Moritz Hofmann (20 September 1621 – 20 April 1698) was a German anatomist and physician. He was a professor of anatomy and surgery in the University of Altdorf. His son Johann Moritz Hofmann (1653–1727) also became a professor of anatomy at Altdorf.

== Biography ==

Hofmann was born in Fürstenwalde to mayor of Beeskov and Storkow, David, and his wife Anna née Nößler. After the death of his parents he was taken care by his uncle Georg Nößler (1591–1650) who was a professor of medicine in Altdorf. He too studied medicine and went to Padua where, as a student of Johann Vesling, he discovered the pancreatic duct in 1641 in a rooster.
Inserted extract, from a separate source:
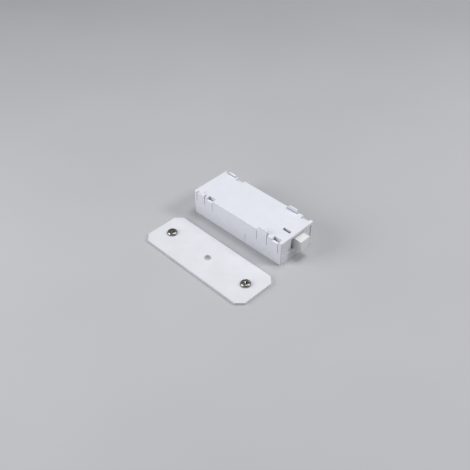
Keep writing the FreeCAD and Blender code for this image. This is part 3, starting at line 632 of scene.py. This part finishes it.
def terminals():
    """Pads and leads: rows round the chip, caps on the resistors, ends of the diode, feet of the switch."""
    shape = bmesh.new()
    low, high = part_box("radio_chip")
    out, lap, half = 0.3 * MM, 0.02 * MM, 0.13 * MM
    for k in range(CHIP_PINS):
        step = (k - (CHIP_PINS - 1) / 2) * CHIP_PIN_PITCH * MM
        x, y = (low.x + high.x) / 2 + step, (low.y + high.y) / 2 + step
        for side in ((low.y - out, low.y + lap), (high.y - lap, high.y + out)):
            pad(shape, (x - half, x + half), side, 0.12, 0.03)
        for side in ((low.x - out, low.x + lap), (high.x - lap, high.x + out)):
            pad(shape, side, (y - half, y + half), 0.12, 0.03)
    for x, y in RESISTORS:
        for start in (x - 0.05, x + 1.25):
            pad(shape, (start * MM, (start + 0.4) * MM), ((y - 0.03) * MM, (y + 0.83) * MM), 0.53, 0.06)
    low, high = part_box("status_led")
    for start in (low.x - 0.25 * MM, high.x - 0.15 * MM):
        pad(shape, (start, start + 0.4 * MM), (low.y + 0.1 * MM, high.y - 0.1 * MM), 0.3, 0.05)
    low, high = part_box("pairing_switch_base")
    for x in (low.x - 0.55 * MM, high.x - 0.05 * MM):
        for y in (low.y + 0.6 * MM, high.y - 1.2 * MM):
            pad(shape, (x, x + 0.6 * MM), (y, y + 0.6 * MM), 0.25, 0.05)
    add_piece("component_terminals", shape, "housing", "contact_metal", smooth=False)


def solder_joints():
    """Small domes of solder where the legs and battery tabs meet the board."""
    shape = bmesh.new()
    spots = []
    low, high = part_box("antenna_coil")
    spots += [(low.x + 0.3 * MM, (low.y + high.y) / 2), (high.x - 0.3 * MM, (low.y + high.y) / 2)]
    for node in ("battery_negative_plate", "battery_positive_plate"):
        low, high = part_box(node)
        inner = high.x - 0.5 * MM if "negative" in node else low.x + 0.5 * MM
        spots.append((inner, high.y - 1.2 * MM))
    low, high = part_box("storage_capacitor")
    spots += [(low.x - 0.35 * MM, (low.y + high.y) / 2), (high.x + 0.35 * MM, (low.y + high.y) / 2)]
    for x, y in spots:
        profile = [(0.75, 0.0), (0.66, 0.12), (0.46, 0.34), (0.28, 0.46), (0.1, 0.5)]
        lathe(shape, [(r * MM, z * MM) for r, z in profile], Vector((x, y, BOARD_TOP + 0.01 * MM)), 24)
    add_piece("solder_joints", shape, "housing", "contact_metal")


def traces():
    """Copper tracks under the mask, as thin raised bands between the parts."""
    shape = bmesh.new()
    for points in TRACKS:
        for (x0, y0), (x1, y1) in zip(points, points[1:]):
            along = Vector((x1 - x0, y1 - y0, 0))
            side = Vector((-along.y, along.x, 0)).normalized() * TRACK_HALF_WIDTH
            start, end = Vector((x0, y0, 0)), Vector((x1, y1, 0))
            ends = [start - side, end - side, end + side, start + side]
            top = [shape.verts.new(e * MM + Vector((0, 0, BOARD_TOP + 0.045 * MM))) for e in ends]
            foot = [shape.verts.new(e * MM + Vector((0, 0, BOARD_TOP - 0.02 * MM))) for e in ends]
            skin(shape, [foot, top])
            shape.faces.new(top)
            shape.faces.new(list(reversed(foot)))
    add_piece("board_tracks", shape, "housing", "board_laminate", smooth=False)


def capacitor_top():
    """The bare metal top of the capacitor, scored with a cross so that it can vent."""
    low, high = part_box("storage_capacitor")
    centre = (low + high) / 2
    radius = (high.x - low.x) / 2 - 0.45 * MM
    shape = bmesh.new()
    segments, steps = 72, 16
    rings = []
    for k in range(1, steps + 1):
        across = radius * k / steps
        ring = []
        for n in range(segments):
            angle = math.tau * n / segments
            x, y = across * math.cos(angle), across * math.sin(angle)
            groove = 0.05 * MM if min(abs(x), abs(y)) < 0.12 * MM and across < 0.8 * radius else 0.0
            ring.append(shape.verts.new((centre.x + x, centre.y + y, high.z + 0.06 * MM - groove)))
        rings.append(ring)
    rings.append([shape.verts.new((v.co.x, v.co.y, high.z - 0.02 * MM)) for v in rings[-1]])
    skin(shape, rings)
    middle = shape.verts.new((centre.x, centre.y, high.z + 0.01 * MM))
    for n in range(segments):
        shape.faces.new((middle, rings[0][n], rings[0][(n + 1) % segments]))
    shape.faces.new(list(reversed(rings[-1])))
    add_piece("capacitor_vent_top", shape, "housing", "contact_metal", smooth=False)


def sleeve():
    """The film sleeve round the cell, shrunk over both shoulders."""
    low, high = CELL_LOW, CELL_HIGH
    radius = (high.z - low.z) / 2
    film = 0.04 * MM
    shape = bmesh.new()
    centre = Vector((0, (low.y + high.y) / 2, (low.z + high.z) / 2))
    start, end = low.x - 0.02 * MM, high.x + 0.02 * MM
    outer = [
        (radius - 0.9 * MM, start - film),
        (radius - 0.42 * MM, start - film),
        (radius - 0.06 * MM, start + 0.22 * MM),
        (radius + film, start + 0.62 * MM),
        (radius + film, end - 0.62 * MM),
        (radius - 0.06 * MM, end - 0.22 * MM),
        (radius - 0.42 * MM, end + film),
        (radius - 0.9 * MM, end + film),
    ]
    inner = [(across - film * 0.9, x) for across, x in reversed(outer)]
    segments = 96
    rings = []
    for radius, x in outer + inner:
        around = []
        for n in range(segments):
            angle = math.tau * n / segments
            spoke = Vector((x, radius * math.cos(angle), radius * math.sin(angle)))
            around.append(shape.verts.new(centre + spoke))
        rings.append(around)
    skin(shape, rings, closed=True)
    add_piece("cell_film_sleeve", shape, "housing", "cell_sleeve")


terminals()
solder_joints()
traces()
capacitor_top()
sleeve()


# ---- Stage: floor, light and camera ----

CAMERA_AT = mm(202.69, -223.18, 260.75)
CAMERA_AIM = mm(-1.937, -11.861, 0.0)
LENS = 53.6


def aim(thing, target):
    thing.rotation_euler = (target - thing.location).to_track_quat("-Z", "Y").to_euler()


def add_camera():
    data = bpy.data.cameras.new("camera")
    data.lens = LENS
    data.sensor_width = 36.0
    data.clip_start = 0.01
    camera = bpy.data.objects.new("camera", data)
    camera.location = CAMERA_AT
    bpy.context.scene.collection.objects.link(camera)
    aim(camera, CAMERA_AIM)
    bpy.context.scene.camera = camera


def add_light(name, place, size, power, colour=(1, 1, 1)):
    data = bpy.data.lights.new(name, "AREA")
    data.shape = "DISK"
    data.size = size
    data.energy = power
    data.color = colour
    light = bpy.data.objects.new(name, data)
    light.location = place
    bpy.context.scene.collection.objects.link(light)
    aim(light, CAMERA_AIM)


def add_floor():
    material, nodes, links, shader = new_material("floor_card")
    cloud = noise(nodes, links, object_place(nodes), 7, 3.0)
    grey = ramp(nodes, links, cloud, [(0.3, (0.49, 0.49, 0.495)), (0.7, (0.52, 0.52, 0.525))])
    links.new(grey, shader.inputs["Base Color"])
    shader.inputs["Roughness"].default_value = 0.75
    shape = bmesh.new()
    bmesh.ops.create_grid(shape, x_segments=1, y_segments=1, size=3.0)
    mesh = bpy.data.meshes.new("floor")
    shape.to_mesh(mesh)
    shape.free()
    mesh.materials.append(material)
    floor = bpy.data.objects.new("floor", mesh)
    floor.location.z = CAD_BOX[0][2] - 0.02 * MM
    bpy.context.scene.collection.objects.link(floor)


def add_world():
    world = bpy.data.worlds.new("studio")
    world.use_nodes = True
    background = world.node_tree.nodes["Background"]
    background.inputs["Color"].default_value = (0.86, 0.9, 1.0, 1.0)
    background.inputs["Strength"].default_value = 0.2
    bpy.context.scene.world = world


add_camera()
add_light("key_softbox", Vector((0.05, 0.16, 0.78)), 0.36, 2.7, (0.96, 0.975, 1.0))
add_light("front_fill", Vector((-0.26, -0.42, 0.26)), 0.34, 1.62, (0.97, 0.98, 1.0))
add_light("end_fill", Vector((0.45, 0.35, 0.5)), 0.22, 1.95, (1.0, 0.99, 0.98))
add_floor()
add_world()
bpy.context.scene.view_settings.view_transform = "Standard"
This was then discovered in humans by Johann Georg Wirsung after whom it was called the Ductus Wirsungianus. Hoffmann became an associate professor of anatomy and surgery at the University of Altdorf from 1648. The next year he became professor ordinarius, replacing Kaspar Hofmann. He was known for his teaching of anatomy. Hofmann married Anna Margaretha Sampffer in 1649. After her death in 1663 he married Margarete Cämmerer (d. 1704). His son Johann Moritz from his first wife later also became a professor of anatomy at Altdorf.